Combat in God of War centres around making use of space. You’ve got to be aware of what you’re up against, and use the weapons at your disposal to eliminate them in the most efficient way possible. Indicators appear around Kratos to let you know if an enemy is readying an attack from behind. They also appear to alert you of any projectiles that are headed your way. When combat is in full swing, it’s like a bloody ballet as you block, dodge and dole out punishment with your fists, shield and Leviathan Axe.
With Kratos abandoning his Blades of Chaos due to them being a relic of his past, the Leviathan Axe becomes his new weapon of choice. Imbued with the power of ice, it can be swung or thrown at enemies to cause damage, or even used to solve puzzles. It’s not the only weapon in Kratos’ arsenal but it’s by far the most versatile, and calling it back with the press of a button after throwing it is always strangely satisfying. Of course, you can still unleash Kratos’ rage too, allowing you to relentlessly pound on your enemies while regaining health. It’s great for getting out of a tight spot, though perhaps the least satisfying of Kratos’ combat options.
I’ll get by with a little help from my son
God of War‘s father and son mechanic adds even more flavour to the combat, with Atreus doing his best to help out. Initially you’ll simply command him to fire arrows at your enemies, causing little damage but distracting them. Over time though, he becomes a formidable ally. Later in the game it’s not unusual for him to jump onto enemies’ backs to strangle them, and you can prompt him to use powerful runic attacks or revive you when you die. He becomes a valued weapon in your arsenal, and his development lines up with the narrative of the story, too.
Narratively, God of War pulls the bait and switch so many times it’s unreal. So many times you’ll think you’re nearing the end of Kratos and Atreus’ adventure, but there’ll be another twist and things will continue. In lesser games it would possibly be a problem. Here, however, the action is so epic that you’re just thankful for more. It helps that new gameplay aspects are introduced piecemeal too, as well as the inclusion of solid RPG elements.

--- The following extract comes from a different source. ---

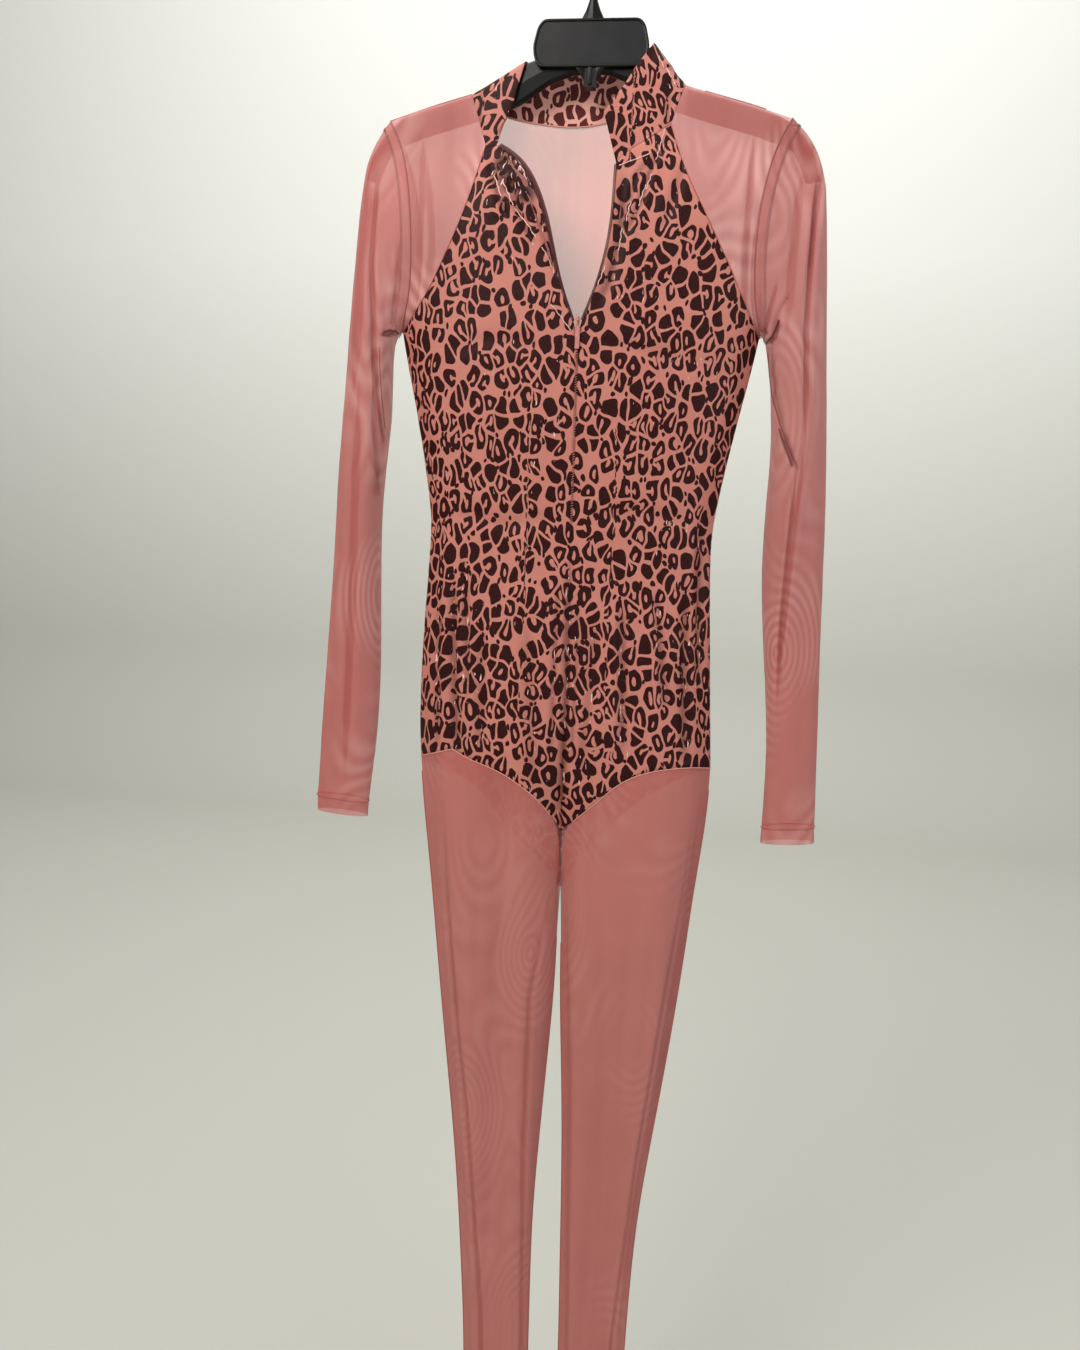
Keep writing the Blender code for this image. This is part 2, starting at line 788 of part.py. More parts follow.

There’s always something to do in God of War, whether to progress the story or develop Kratos and his son. The game’s expansive hub allows for a great deal of exploration, and doing so is always a rewarding experience. You’ll find new materials essential for enhancing your equipment, runic abilities that expand on your moveset, and items such as talismans that provide bonus effects. Even once you’ve completed the game you’re likely to have things to do, like tracking down and testing your might against a number of Valkyries.
Use the force
It’s perhaps the production of God of War that makes it the compelling experience that it is though. Visually it is stunning, with a wide range of environments complementing brilliant character models and animations. There are so many little details that catch your attention as you play; small touches that make Midgard and the other realms you visit on your Norse odyssey so tangible and lifelike. And then there’s the audio. God of War‘s rousing soundtrack is only overshadowed by its stellar voice acting. Honestly, the game is a treat to be savoured for both the eyes and the ears.
What impresses me the most though, are the tricks that Sony Santa Monica has employed to give the game impact. When Kratos lands punches on his enemies the screen shakes forcefully, giving the sense that you’ve just landed a mighty blow which is then amplified by an audible thud. You’ll also never forget the first time you talk to the World Serpent; his deep, booming voice loosening your bowels if your sound system does it justice. This is a game where the developers have gone the extra mile to push the genre forward, especially in terms of gameplay and production.
Gods on the mind
It has been a long time since a game has gripped me like God of War. It’s the type of game that when you sit down to play it, hours pass by in the blink of an eye. It’s the type of game that you can’t put down; you always want to do just one last task. And it’s the type of game that when you aren’t playing it, you’re thinking about playing it. Addictive, engrossing and compelling; it’s epic, that’s what it is. The previous God of War titles were solid action games played out on a grand scale, but this is more. It somehow humanises Kratos and develops his character. It makes you care.
When the credits roll after 30 hours or so you’ll be left satisfied by God of War but also with more questions than perhaps you started out with. You’ll be eager for more. I know I certainly am. This is a new start for Kratos, and I can’t wait to see what’s next in store for him and Atreus as they deal with their Norse adversaries. The God of War series has a bright future it would seem, one that many of us didn’t expect or think was possible. And I’m extraordinarily happy about that.